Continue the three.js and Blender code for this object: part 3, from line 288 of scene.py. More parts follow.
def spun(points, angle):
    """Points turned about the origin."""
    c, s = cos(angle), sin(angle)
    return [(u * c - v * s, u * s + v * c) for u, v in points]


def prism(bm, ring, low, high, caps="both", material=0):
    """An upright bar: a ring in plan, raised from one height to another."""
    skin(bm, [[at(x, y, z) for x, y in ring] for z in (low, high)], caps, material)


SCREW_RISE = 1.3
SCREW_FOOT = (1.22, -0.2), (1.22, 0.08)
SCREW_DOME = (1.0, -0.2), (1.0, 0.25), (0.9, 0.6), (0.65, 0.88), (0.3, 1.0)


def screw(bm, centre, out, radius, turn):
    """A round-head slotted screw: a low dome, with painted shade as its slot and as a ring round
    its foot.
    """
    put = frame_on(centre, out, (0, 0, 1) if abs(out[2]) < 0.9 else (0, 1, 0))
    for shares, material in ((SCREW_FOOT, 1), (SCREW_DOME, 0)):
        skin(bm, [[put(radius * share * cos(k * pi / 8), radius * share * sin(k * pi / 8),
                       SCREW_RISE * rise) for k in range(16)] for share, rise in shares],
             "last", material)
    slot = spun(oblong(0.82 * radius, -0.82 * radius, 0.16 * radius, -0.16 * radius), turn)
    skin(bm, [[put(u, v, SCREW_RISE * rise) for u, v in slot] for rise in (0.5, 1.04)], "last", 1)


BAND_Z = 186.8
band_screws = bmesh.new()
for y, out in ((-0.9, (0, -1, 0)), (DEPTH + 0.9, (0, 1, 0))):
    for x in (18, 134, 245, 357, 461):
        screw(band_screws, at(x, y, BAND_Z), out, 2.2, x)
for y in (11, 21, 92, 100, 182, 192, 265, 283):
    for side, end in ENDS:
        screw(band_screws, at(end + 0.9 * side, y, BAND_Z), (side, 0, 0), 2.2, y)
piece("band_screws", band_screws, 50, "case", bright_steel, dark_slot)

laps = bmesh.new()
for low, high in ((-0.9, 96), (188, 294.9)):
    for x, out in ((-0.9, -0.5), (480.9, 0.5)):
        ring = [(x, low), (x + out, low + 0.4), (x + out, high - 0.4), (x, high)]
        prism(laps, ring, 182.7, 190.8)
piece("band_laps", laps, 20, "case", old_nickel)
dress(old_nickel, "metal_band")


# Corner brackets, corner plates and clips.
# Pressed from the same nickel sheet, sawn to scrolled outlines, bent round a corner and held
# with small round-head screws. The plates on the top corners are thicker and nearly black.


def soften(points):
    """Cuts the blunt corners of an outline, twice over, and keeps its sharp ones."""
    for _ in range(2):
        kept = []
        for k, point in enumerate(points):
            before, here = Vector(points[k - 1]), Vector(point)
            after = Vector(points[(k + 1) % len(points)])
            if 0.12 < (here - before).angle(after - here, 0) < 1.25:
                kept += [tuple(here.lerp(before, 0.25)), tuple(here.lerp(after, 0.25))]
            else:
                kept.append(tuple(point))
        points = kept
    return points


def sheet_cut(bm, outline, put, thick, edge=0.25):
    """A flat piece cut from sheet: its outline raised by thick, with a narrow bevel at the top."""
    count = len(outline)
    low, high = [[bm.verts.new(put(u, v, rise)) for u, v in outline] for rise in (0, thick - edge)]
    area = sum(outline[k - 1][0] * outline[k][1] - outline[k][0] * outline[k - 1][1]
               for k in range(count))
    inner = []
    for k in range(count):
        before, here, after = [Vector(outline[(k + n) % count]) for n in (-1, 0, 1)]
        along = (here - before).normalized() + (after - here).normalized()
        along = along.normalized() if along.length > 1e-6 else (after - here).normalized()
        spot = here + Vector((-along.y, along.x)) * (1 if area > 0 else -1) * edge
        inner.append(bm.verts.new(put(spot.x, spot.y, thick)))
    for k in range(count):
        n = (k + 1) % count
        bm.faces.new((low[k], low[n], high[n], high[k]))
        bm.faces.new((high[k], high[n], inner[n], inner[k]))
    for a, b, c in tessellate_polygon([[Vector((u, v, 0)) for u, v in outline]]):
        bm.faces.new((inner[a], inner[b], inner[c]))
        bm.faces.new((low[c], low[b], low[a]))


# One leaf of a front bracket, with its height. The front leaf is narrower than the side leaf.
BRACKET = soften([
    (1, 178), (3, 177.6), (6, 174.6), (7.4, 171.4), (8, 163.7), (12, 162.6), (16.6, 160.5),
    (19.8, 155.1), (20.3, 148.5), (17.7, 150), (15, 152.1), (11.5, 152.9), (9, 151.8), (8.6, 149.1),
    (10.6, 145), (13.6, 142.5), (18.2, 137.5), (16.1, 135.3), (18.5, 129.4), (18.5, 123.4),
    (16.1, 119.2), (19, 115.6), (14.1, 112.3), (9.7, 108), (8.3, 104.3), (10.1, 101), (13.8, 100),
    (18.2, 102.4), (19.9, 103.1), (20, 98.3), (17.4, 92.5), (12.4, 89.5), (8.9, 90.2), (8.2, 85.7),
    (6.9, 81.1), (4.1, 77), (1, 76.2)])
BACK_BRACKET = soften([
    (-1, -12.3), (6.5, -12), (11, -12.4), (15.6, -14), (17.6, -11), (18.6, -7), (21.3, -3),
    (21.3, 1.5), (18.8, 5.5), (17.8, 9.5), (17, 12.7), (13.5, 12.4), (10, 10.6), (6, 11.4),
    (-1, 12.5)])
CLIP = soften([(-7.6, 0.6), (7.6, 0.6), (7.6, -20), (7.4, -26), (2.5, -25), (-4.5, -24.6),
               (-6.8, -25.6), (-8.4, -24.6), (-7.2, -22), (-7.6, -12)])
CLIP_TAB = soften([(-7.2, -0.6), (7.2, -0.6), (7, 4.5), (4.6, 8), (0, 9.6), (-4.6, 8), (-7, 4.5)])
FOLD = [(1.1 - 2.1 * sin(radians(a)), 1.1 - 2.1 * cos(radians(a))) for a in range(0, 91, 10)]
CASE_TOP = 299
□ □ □
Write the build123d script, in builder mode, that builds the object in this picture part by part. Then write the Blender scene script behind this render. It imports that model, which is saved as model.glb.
□ □ □
• _What is needed_: Each line from the one holding "Continue the three.js" to the one holding "skin(bm, [[at(x, y, z)", those two included, is to be transcribed exactly, and no other line.

• _Correct answer_:
Continue the three.js and Blender code for this object: part 3, from line 288 of scene.py. More parts follow.
def spun(points, angle):
    """Points turned about the origin."""
    c, s = cos(angle), sin(angle)
    return [(u * c - v * s, u * s + v * c) for u, v in points]


def prism(bm, ring, low, high, caps="both", material=0):
    """An upright bar: a ring in plan, raised from one height to another."""
    skin(bm, [[at(x, y, z) for x, y in ring] for z in (low, high)], caps, material)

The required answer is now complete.